Diesen Engel auf dem Würzburger Hauptfriedhof kann man einfach nicht übersehen. Durch seine erhabene Größe und majestätische Schönheit ragt er zwischen den umliegenden Gräbern deutlich hervor. Doch das Geheimnis, warum er hier steht, behält er für sich. Nur wer des Polnischen mächtig ist, bekommt eine vage Vorstellung davon, was diesen besonderen Gottesboten hierher gebracht hat.
„Der Engel steht hier, obwohl an dieser Stelle gar kein Grab ist“, erklärt Doris Jäger-Herleth. „Er ist ein Denkmal zur Erinnerung an den Tod der litauischen Fürstin Ludwika oder Luise Mirska.“ Die junge Frau war Mitte des 19. Jahrhunderts mit der Diagnose Gebärmutterhalskrebs nach Würzburg gekommen, um sich an den allerletzten Strohhalm zu klammern, der sich ihr bot.
„Zu dieser Zeit muss es einen triftigen Grund gegeben haben, eine so lange und beschwerliche Reise auf sich zu nehmen. Und diesen Grund hatte sie: Sie ließ sich von Friedrich Wilhelm von Scanzoni behandeln, der damals ein sehr angesehener Gynäkologe war“, hat Doris Jäger-Herleth in Erfahrung gebracht.
Doch alles Hoffen und Bangen half nichts: Die Krankheit war bereits zu weit fortgeschritten, als dass selbst der renommierteste Arzt der damaligen Zeit die Fürstin hätte retten können. Am 15. Februar 1859 starb sie in der Theaterstraße 24 im Alter von nur 33 Jahren. „Ihr Mann war am Boden zerstört über den Verlust. Er ließ seine geliebte Frau zwar in ihrer Heimat beerdigen, doch schuf er ihr hier in Würzburg eine Erinnerung, die die Jahrhunderte überdauert hat“, sagt die Friedhofskennerin.
All seine Trauer und seine Hoffnungslosigkeit steckte Fürst Adam Mirska in die Skizze des Engels, die er eigenhändig zum Gedenken seiner toten Frau anfertigte. So kommt es, dass die Figur mit dem auf die Brust gepressten Kreuz und dem gen Himmel gewandten Blick kaum einen Betrachter kalt lässt.
Der Witwer ließ den Himmelsboten in einer Berliner Zinngießerei anfertigen und auf dem Hauptfriedhof aufstellen – genau an der Stelle, wo er auch heute noch steht. „Für die damalige Zeit war das mit Sicherheit ein monumentaler Engel, der viel Geld gekostet hat. Das war absolut außergewöhnlich“, stellt Doris Jäger-Herleth fest.

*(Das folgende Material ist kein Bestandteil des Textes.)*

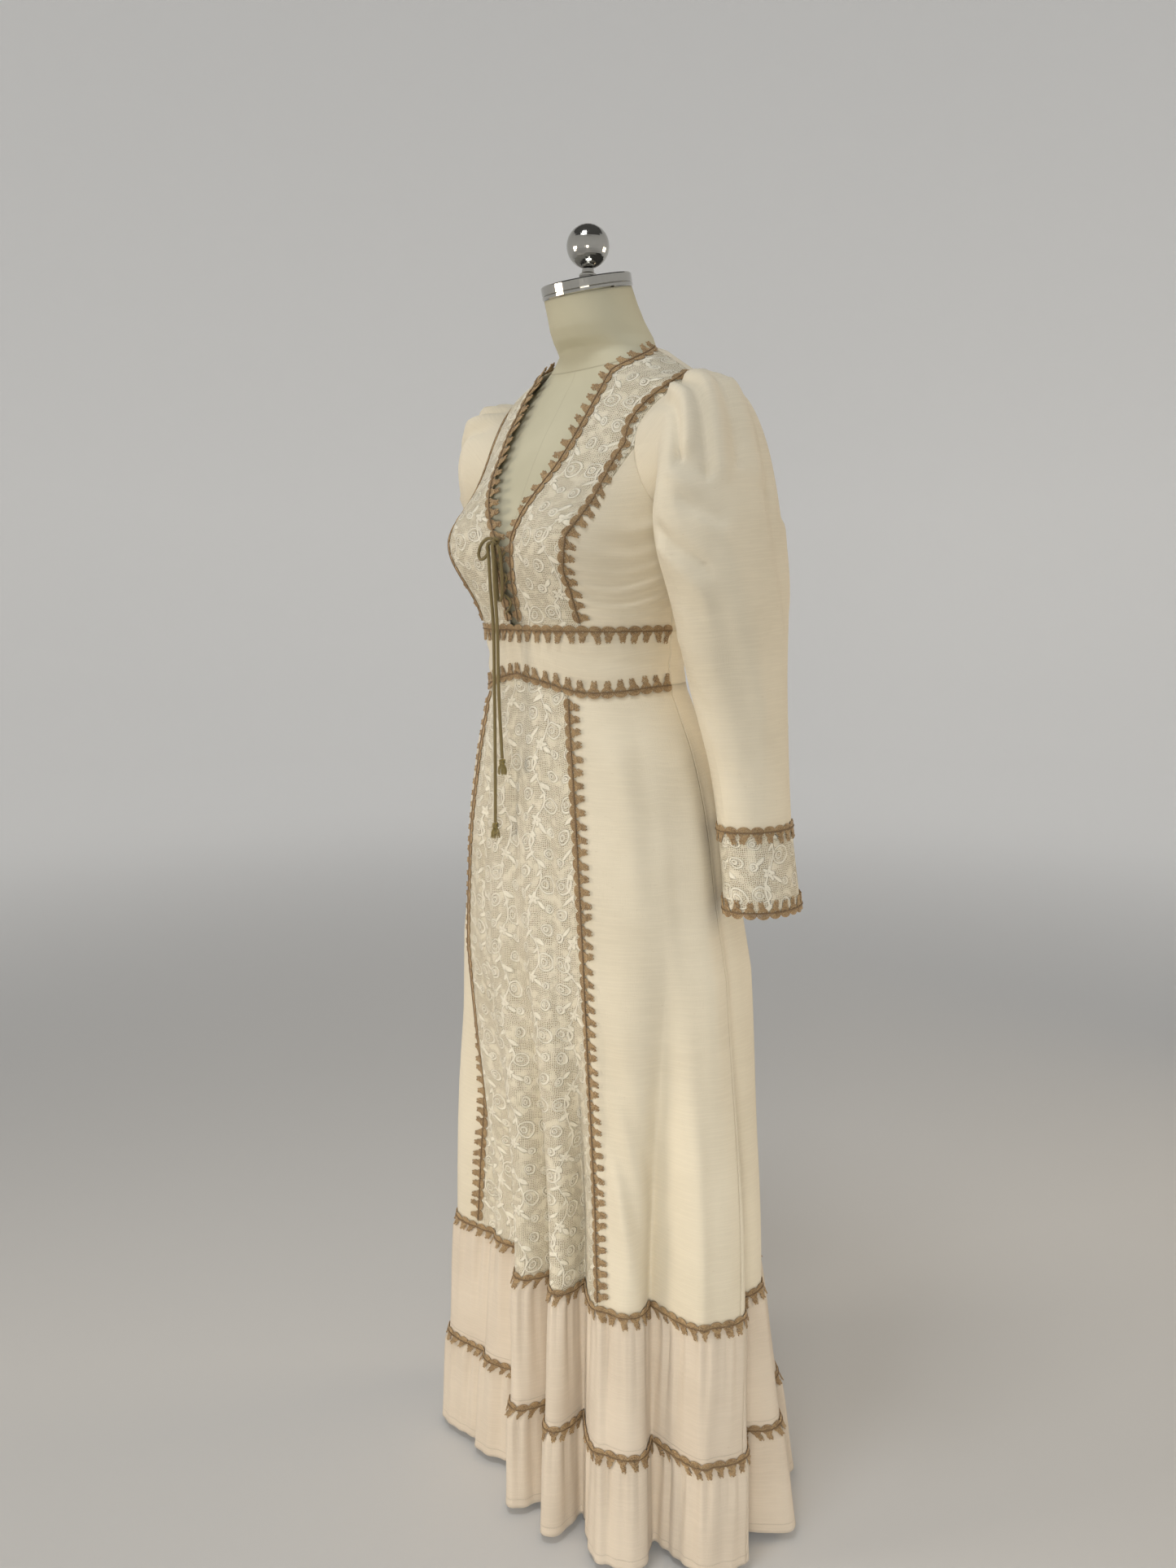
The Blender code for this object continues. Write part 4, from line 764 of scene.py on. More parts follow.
def draw_lace(finish):
    """A net ground with a corded vine, curled tendrils, leaves and five-petalled flowers, its holes painted
    dark as shade on the cloth behind.
    """
    across, up, cut = finish.sides()
    cells = finish.node("ShaderNodeTexVoronoi", {"feature": "DISTANCE_TO_EDGE", "voronoi_dimensions": "2D"},
                        {"Vector": cut, "Scale": 1.0 / NET_PITCH, "Randomness": 0.5})
    hole = Number(finish, cells.outputs["Distance"]).fade(0.14, 0.30)
    wander = finish.noise(cut, 34.0, 2.0) - 0.5
    drift = finish.noise(cut, 21.0, 1.0) - 0.5
    x, y = across + wander * 0.012, up + drift * 0.014
    lane = (x / MOTIF_WIDTH).math("FLOOR")
    shifted = y / MOTIF_HEIGHT + lane.math("MODULO", 2.0) * 0.5
    u = (x / MOTIF_WIDTH - lane - 0.5) * MOTIF_WIDTH
    v = (shifted - shifted.math("FLOOR") - 0.5) * MOTIF_HEIGHT
    vine = abs(u - (v * (2 * math.pi / MOTIF_HEIGHT)).math("SINE") * 0.0085)
    lines = vine.fade(CORDING * 1.5, CORDING * 0.6)
    for curl in CURLS:
        du, dv = u - curl.x, v - curl.y
        reach = (du * du + dv * dv).math("SQRT")
        ring = abs(reach - curl.radius - du * 0.25).fade(CORDING * 1.4, CORDING * 0.6)
        inner = abs(reach - curl.radius * 0.42).fade(CORDING * 1.3, CORDING * 0.5)
        lines = lines.math("MAXIMUM", ring).math("MAXIMUM", inner)
    for leaf in LEAVES:
        du, dv = u - leaf.x, v - leaf.y
        along, width = du + dv * leaf.lean, dv - du * leaf.lean
        blade = (along * along * 0.050 + width * width * 0.32).math("SQRT")
        lines = lines.math("MAXIMUM", blade.fade(0.0024, 0.0015))
    turn = v.math("ARCTAN2", u)
    far = (u * u + v * v).math("SQRT")
    petals = 0.0058 + (turn * 5.0).math("COSINE") * 0.0020
    flower = (far - petals).fade(0.0007, -0.0007) * far.fade(0.0008, 0.0016)
    lines = lines.math("MAXIMUM", flower) * (0.55 + finish.noise(cut, 260.0, 2.0) * 0.7)
    dense = finish.noise(cut, 85.0, 3.0).fade(0.46, 0.62)
    shaded_holes = hole * (1.0 - lines * 0.9) * (1.0 - dense * 0.75)
    stitch = finish.noise(cut, 620.0, 2.0)
    cloud = finish.noise(cut, 14.0, 3.0).fade(0.3, 0.7)
    ground = finish.blend(cloud, (0.755, 0.690, 0.535), (0.820, 0.755, 0.605))
    ground = finish.blend(stitch.fade(0.45, 0.7) * 0.5, ground, (0.85, 0.80, 0.67))
    tone = finish.blend(lines * 0.6, ground, (0.90, 0.86, 0.74))
    # Painted shade: the net's holes are painted dark brown for the shaded lining seen through them.
    finish.paint(finish.blend(shaded_holes * 0.88, tone, (0.33, 0.245, 0.135)))
    finish.raise_by(lines + stitch * 0.35 - shaded_holes * 0.6, 0.0015, 1.0)


draw_lace(lace_yarn)


def along_pairs(points, share):
    """Part of the way along a list of (angle, height) pairs, by distance on the body."""
    places = [body_point(*pair) for pair in points]
    lengths = [0.0]
    for a, b in zip(places, places[1:]):
        lengths.append(lengths[-1] + (b - a).length)
    target = share * lengths[-1]
    i = max(j for j in range(len(points) - 1) if lengths[j] <= target + 1e-9)
    part = (target - lengths[i]) / (lengths[i + 1] - lengths[i])
    a, b = points[i], points[i + 1]
    return (mix(a[0], b[0], part), mix(a[1], b[1], part))


def armhole_pair(turn):
    """The (angle, height) of the armhole at a turn: 0 is its front, 90 its top, 180 its back."""
    height = ARMHOLE.height + ARMHOLE.half_height * math.sin(math.radians(turn))
    y = ARMHOLE.middle - ARMHOLE.half_depth * math.cos(math.radians(turn))
    y += ARMHOLE.lean * (height - ARMHOLE.height)
    low, high = 20.0, 160.0
    for _ in range(30):
        guess = (low + high) / 2
        if body_point(guess, height).y < y:
            low = guess
        else:
            high = guess
    return ((low + high) / 2, height)


def armhole_line(turn):
    """A point on the armhole, whose top is drawn to the shoulder seam."""
    pair = armhole_pair(turn)
    drawn_to = ease((80.0 - abs(turn - 90.0)) / 80.0)
    return (mix(pair[0], SHOULDER[0].angle, drawn_to), mix(pair[1], SHOULDER[0].height, drawn_to))


neck_pairs = [(angle_at(edge.x, edge.height), edge.height) for edge in NECK_EDGE] + [tuple(SHOULDER[-1])]
panel_pairs = [(angle_at(edge.x, edge.height), edge.height) for edge in PANEL_EDGE] + [armhole_pair(0.0)]
shoulder_pairs = [tuple(pair) for pair in SHOULDER]
under_arm = armhole_pair(-90.0)
panel_foot, neck_foot = panel_pairs[0][0], neck_pairs[0][0]


def lace_outer(v):
    if v <= PANEL_SHARE:
        return along_pairs(panel_pairs, v / PANEL_SHARE)
    return armhole_line(mix(0.0, 90.0, (v - PANEL_SHARE) / (1 - PANEL_SHARE)))


def side_line(share):
    return (mix(SIDE_SEAM, under_arm[0], share), mix(UNDERBUST, under_arm[1], share))


def back_top(u):
    """Up the shoulder seam to the neck, then round the back of the neck."""
    if u <= SHOULDER_SHARE:
        return along_pairs(shoulder_pairs, u / SHOULDER_SHARE)
    part = (u - SHOULDER_SHARE) / (1 - SHOULDER_SHARE)
    return (mix(SHOULDER[-1].angle, 180.0, part), mix(SHOULDER[-1].height, BACK_NECK, part))


def back_side(v):
    if v < SIDE_SHARE:
        return side_line(v / SIDE_SHARE)
    return armhole_line(mix(270.0, 90.0, (v - SIDE_SHARE) / (1 - SIDE_SHARE)))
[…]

Mit zwei Inschriften auf Polnisch ist das Postament versehen: „Ludwika, geborene Godlewski, Herzogin Swiatopelk Mirska, verließ diese Welt am 15. Februar 1859“, ist vorn zu lesen. Auf der Rückseite steht sinngemäß: „Wenn du hier vorbeikommst, halte inne und gedenke der Seele von Ludwika.“ Wer also die Sprache beherrscht, erhält einen kleinen Einblick in das Geheimnis, das mit dem Engel zusammenhängt. Allen anderen bleibt seine Bedeutung verborgen.